QuantArt Market Solutions predicts the rupee will fall to 78 per dollar by the end of March, breaking the previous low of 76.9088 set in April 2020, while a Bloomberg survey of traders and economists predicts the rupee will fall to 76.50. The rupee is expected to lose approximately 4% this year, marking the fourth consecutive year of losses.
Stocks on the Verge of a Bear Market
The benchmark S&P BSE Sensex Index has fallen by roughly 10% from its all-time high reached in October, owing to a foreign flight from stocks. Despite this, the Sensex’s one-year forward price-to-earnings ratio is at 21, compared to 12 for MSCI’s Emerging Markets Index, indicating that the shares have room to fall considerably further. This quarter, bond outflows were $587 million.
As India’s trade imbalance increased to an all-time high of roughly $23 billion in November due to greater imports, bearish rupee calls are increasing. According to Goldman Sachs, the plentiful liquidity in the banking sector, which was partly produced by the RBI’s dollar purchases, may make it harder for the central bank to act to the same amount in 2022 to prevent rupee depreciation.
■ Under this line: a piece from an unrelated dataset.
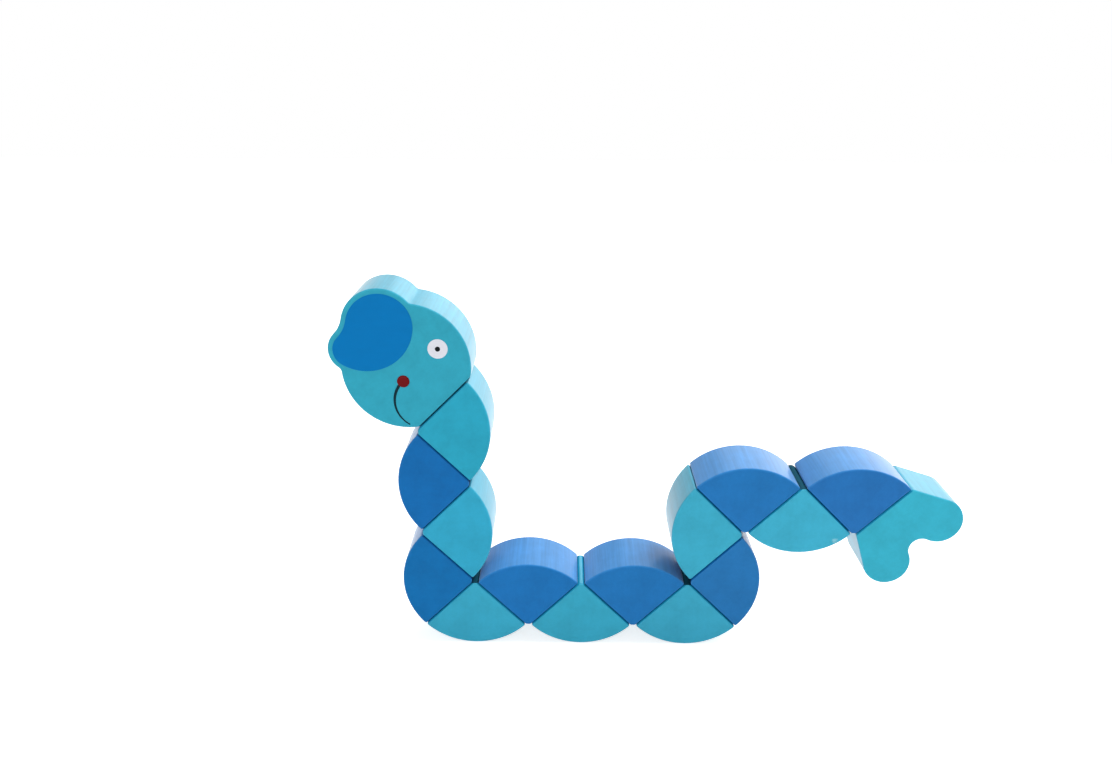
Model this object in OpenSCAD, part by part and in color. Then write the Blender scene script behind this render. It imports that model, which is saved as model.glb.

Even then, not everyone is pessimistic. According to UBS AG, a likely reversal in foreign inflows in the coming quarter due to share sales in companies such as Life Insurance Corp. of India, dubbed as India’s largest initial public offering, could cushion the rupee.
The rupee rose 0.2 percent to 75.9163 per dollar on Monday, fueled by rumours that the central bank intervened to stem the currency’s losses.
“We see one-off flows and favourable 1Q current-account seasonality to come into play,” said Rohit Arora, emerging market Asia strategist at UBS. “As long as oil remains under control, the rupee should conclude the fiscal year lower than where it is now, maybe in the 74-75 zone.”